One catch with any such system is that it effectively gives more power to people who are more motivated to actively participate in the process, which correlates with having stronger and more extreme political opinions. One could argue that it is only fair - everyone has the power to participate, after all, and if some people choose not to, they can't complain about the end result. But even so, an endless bitter fight between political extremes is unlikely to result in good governance (and I'm saying this as someone with fairly extreme political positions).

I have wondered this too. Some stumbling blocks might be (1) lots of people are not well informed enough or care enough to participate -- which if true, would suggest there is a deeper problem (2) how to prevent lots of coersion.

But imo definitely worth thinking more abt. It might solve a lot more problems than it creates by giving power back to the people.

I don't know about you, but I sure as heck do not want to have to research and vote on every issue, and I also don't want other unaccountable citizens casting knee-jerk votes directly on issues they have no clue about based on what they heard on TikTok either.

I like the concept of “liquid democracy” —- it’s direct democracy, but you can select somebody to act as your proxy so you don’t need to stay up to date on everything. But you can revoke proxy status at any time or for any particular issue if you want to override them.

No idea how it could active implemented, but it seems like a great compromise between the individual freedom of direct democracy and the labor-saving of representational democracy

https://en.m.wikipedia.org/wiki/Liquid_democracy

>Voters in a liquid democracy have the right to vote directly on all policy issues à la direct democracy; voters also have the option to delegate their votes to someone who will vote on their behalf à la representative democracy.[2] Any individual may be delegated votes (those delegated votes are termed "proxies") and these proxies may in turn delegate their vote as well as any votes they have been delegated by others resulting in "metadelegation".[3]

How this solve anything?
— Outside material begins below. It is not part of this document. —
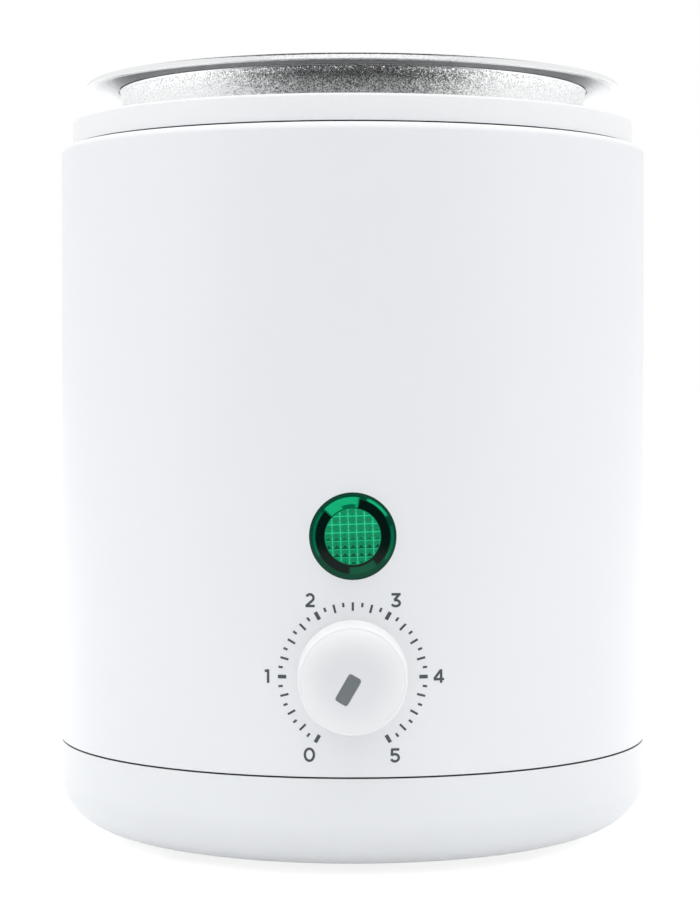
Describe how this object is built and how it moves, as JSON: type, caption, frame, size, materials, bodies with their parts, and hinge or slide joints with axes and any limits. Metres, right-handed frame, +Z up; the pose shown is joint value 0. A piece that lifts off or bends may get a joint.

I might choose a expert representative in matters I don't have a clue, like health policy. But the morons that do "their own research" will see themselves fit to vote because in their minds they know better. So what gives?

well, right now all those single-issue morons band together to elect a moron that gets the power to vote on every issue.

when you have a high proportion of morons, there's not much you can do.

The political parties would probably print out a flyer containing their suggested votes for each issue. If you already were going to vote for the party anyway, this has a neutral effect since that's basically what happens with a representative.

Then you would still have the right to vote on any particular issue your own way.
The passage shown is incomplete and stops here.